If the measure of a thriving artistic community is its capacity for collaboration, anyone checking Waterloo’s pulse on Monday, October 18 would find it beating strongest at the Starlight Social Club, where three Canadian small presses partnered to present six indie fiction writers, poets, and artists in-between.
Free to the public, the annual gathering of Coach House Books, ECW Press, and House of Anansi saw Starlight’s dance floor transformed into a relaxed audience space, with tables filled to hear six Canadian writers, new and award-winning alike, read from their most recent work.
A late start to the night’s event was off-set by free cupcakes, a well-stocked merchandise counter (care of Words Worth Books), and ample chatter amid strobe lights and mood music. Feature writers sat in wait throughout the audience, availing themselves to eavesdroppers as they expounded on the trials and tribulations of the publishing world, speculation over current literary prize lists, and the balancing act of managing book tours, family obligations, and of course, further writing. These stolen details, alongside a well-spring of positive commentary towards fellow writers, made up only in part for the all-too-efficient pace of the readings themselves, as most writers took to the stage, read from their latest work, and exited in swift and wanting fashion.
After a warm introduction by Coach House Press’s Evan Munday, the publicist central to Monday’s gathering, Natalee Caple started the readings off with excerpts from her latest collection, The Semiconducting Dictionary. Though the work’s subject matter, the controversial life and opinions of modern dramatist August Strindberg, was briefly described at the outset of her reading (and the persona poetry she read, diverse in form and voice), Caple gave no explanation of what first brought her to the unusual topic. This proved a puzzling omission to an otherwise robust performance.
Less ambiguous was the impetus behind the next speaker’s first novel, When Fenelon Falls, as Munday first outlined the resonance between events in author Dorothy Ellen Palmer’s personal life, and notable times and places in her work, oriented around an adolescent identity crisis in Ontario cottage country. After describing a fiction part bildungsroman, part self-conscious meta-myth, Palmer went on to elicit the crowd’s first chuckles of the evening by reading from an early section of the novel, which involved a car trip game steeped in Canadiana.
George Murray, published poet and creator of the literary news blog Bookninja.com, sustained that good humour with a more animated reading from his latest collection, Glimpse: Selected Aphorisms, which he said was written after a bout of anxiety about artifice in verse. With selections like “the body is what happens when the mind wanders,” Murray easily explained what he meant by getting at the essence of the poem in this work, though zingers like “she looks like a million bucks, but it’s all in fives” yielded more immediate audience response.

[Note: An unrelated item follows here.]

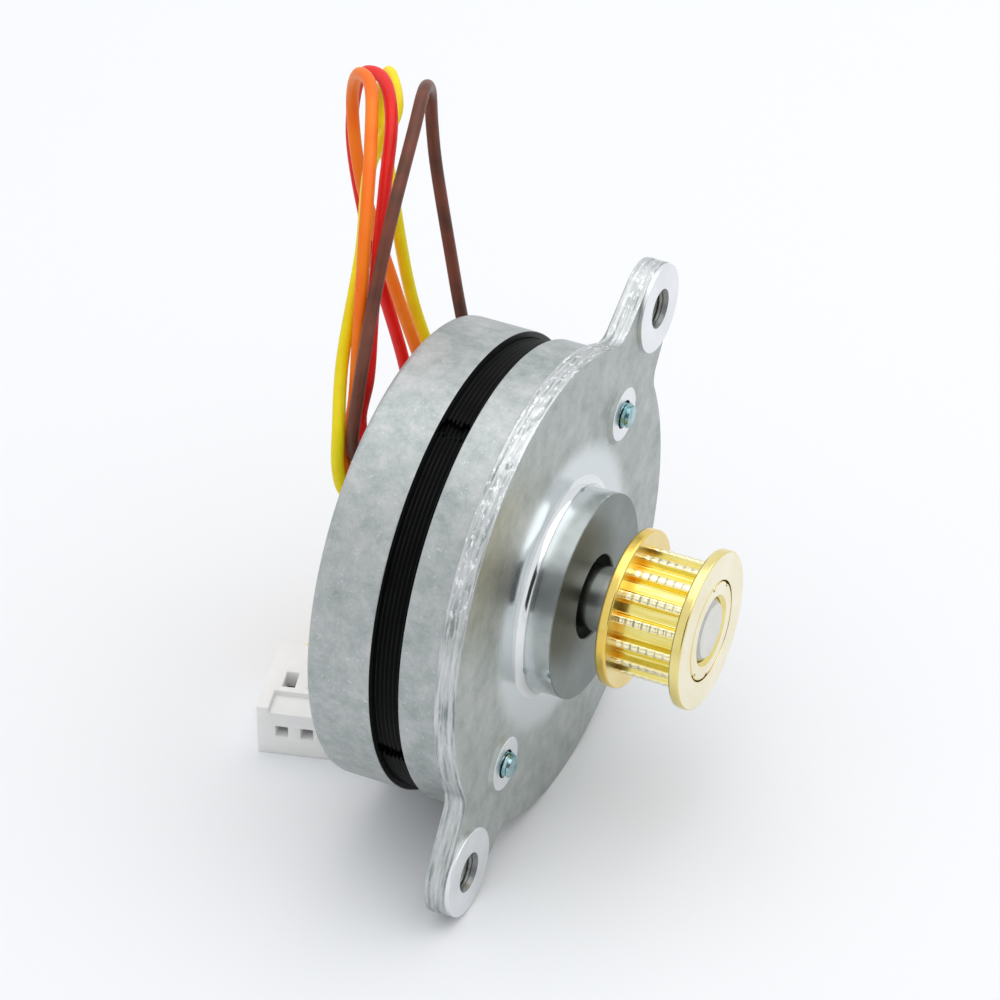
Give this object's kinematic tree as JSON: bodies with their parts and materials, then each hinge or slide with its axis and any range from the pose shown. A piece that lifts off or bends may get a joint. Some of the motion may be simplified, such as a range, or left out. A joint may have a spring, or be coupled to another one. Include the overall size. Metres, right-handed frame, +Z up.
{
  "type": "stepper motor",
  "caption": "Small round hybrid stepper motor with two mounting ears, a brass toothed belt pulley on its shaft, four coloured leads and a white plug.",
  "frame": {"origin": "on the shaft axis, in the plane of the machined faces of the two mounting ears", "axes": "+X along the shaft, from the motor out through the pulley; +Z up as the motor stands on the rim of its front plate and the tip of its lower ear"},
  "size_m": [0.0386, 0.0416, 0.0497],
  "materials": {
    "die_cast_aluminium": "matt die-cast, with machined pads",
    "lamination_steel": "dark oxide on laminations",
    "zinc_plated_steel": "blue zinc plating",
    "shaft_steel": "ground",
    "magnet_alloy": "ground",
    "brass": "turned, bright",
    "bearing_steel": "polished",
    "cage_brass": "pressed",
    "black_nylon": "moulded",
    "enamelled_copper": "enamelled wire",
    "yellow_pvc": "semi-gloss insulation",
    "orange_pvc": "semi-gloss insulation",
    "brown_pvc": "semi-gloss insulation",
    "red_pvc": "semi-gloss insulation",
    "white_nylon": "moulded",
    "tinned_brass": "tin plated"
  },
  "bodies": {
    "stator": {"front_cover": "die_cast_aluminium", "rear_cover": "die_cast_aluminium", "stator_stack": "lamination_steel", "case_screws": "zinc_plated_steel", "front_bearing_outer_ring": "bearing_steel", "front_bearing_shields": "shaft_steel", "rear_bearing_outer_ring": "bearing_steel", "rear_bearing_shields": "shaft_steel", "wave_washer": "bearing_steel", "front_insulator": "black_nylon", "rear_insulator": "black_nylon", "coils": "enamelled_copper", "lead_grommet": "black_nylon", "lead_yellow": "yellow_pvc", "lead_orange": "orange_pvc", "lead_brown": "brown_pvc", "lead_red": "red_pvc", "plug_housing": "white_nylon", "plug_terminals": "tinned_brass"},
    "rotor": {"shaft": "shaft_steel", "rotor_cup_front": "lamination_steel", "rotor_magnet": "magnet_alloy", "rotor_cup_rear": "lamination_steel", "pulley_hub": "brass", "pulley_rear_flange": "brass", "pulley_front_flange": "brass", "front_bearing_inner_ring": "bearing_steel", "rear_bearing_inner_ring": "bearing_steel"},
    "front_ball_set": {"front_bearing_balls": "bearing_steel", "front_bearing_cage": "cage_brass"},
    "rear_ball_set": {"rear_bearing_balls": "bearing_steel", "rear_bearing_cage": "cage_brass"}
  },
  "joints": [
    {"name": "shaft_spin", "type": "hinge", "parent": "stator", "child": "rotor", "pos_m": [0, 0, 0], "axis": [1, 0, 0], "continuous": true},
    {"name": "front_balls_orbit", "type": "hinge", "parent": "stator", "child": "front_ball_set", "pos_m": [-0.0005, 0, 0], "axis": [1, 0, 0], "continuous": true},
    {"name": "rear_balls_orbit", "type": "hinge", "parent": "stator", "child": "rear_ball_set", "pos_m": [-0.01025, 0, 0], "axis": [1, 0, 0], "continuous": true}
  ],
  "couplings": [
    {"joint": "front_balls_orbit", "follows": "shaft_spin", "ratio": 0.42857},
    {"joint": "rear_balls_orbit", "follows": "shaft_spin", "ratio": 0.42857}
  ]
}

After a generous intermission, the readings took an even more prominent note with Cordelia Strube, long-listed Scotiabank Giller Prize nominee for Lemon, a novel following a tough sixteen-year-old girl whose world gets a whole lot tougher. Strube, an actress by training, applied herself charismatically to the stage, starting off her reading with the sole warm-up anecdote of the evening, and in the process providing frank, wry commentary about her own investment in the project. “I really wanted to write from the point of view of someone who knows everything,” Strube said of her choice of young protagonist. “When you’re forty you know shit.”
The next reader, Gary Barwin, was quick to note “I think I’m the poetic baloney between the two fiction breads in this set” before launching into an evasive series of short poems from his latest work, The Porcupinity of the Stars. From these sparing selections and his intermittent emphasis on the volume’s cover art, of a deer wearing socks, Barwin’s poetic focus on lost and estranged objects, living or otherwise, resounded in his short but well-received reading.
Sheila Heti then rounded off the evening’s events with a unique balance between the presentation of self and her latest work, How Should A Person Be?, in which the novel’s protagonist could not be at all distinguished from Heti’s soft-spoken, arresting performance on stage. A quiet build to unexpected vulgarity marked the whole of her reading, with pleasing moments of epiphany laced throughout, though Heti perhaps let the excerpt run too long, leaving the audience slightly underwhelmed after passing up a series of excellent potential cliffhangers.
Despite this slight drag near the end, the whole of the event culminated tidily, with organizers inviting the audience to continue to mingle, drink, and await Starlight’s impending return to a space where music, more than the music of good words, might awaken a lover of the arts. At least until next year, when the small presses return to Waterloo again.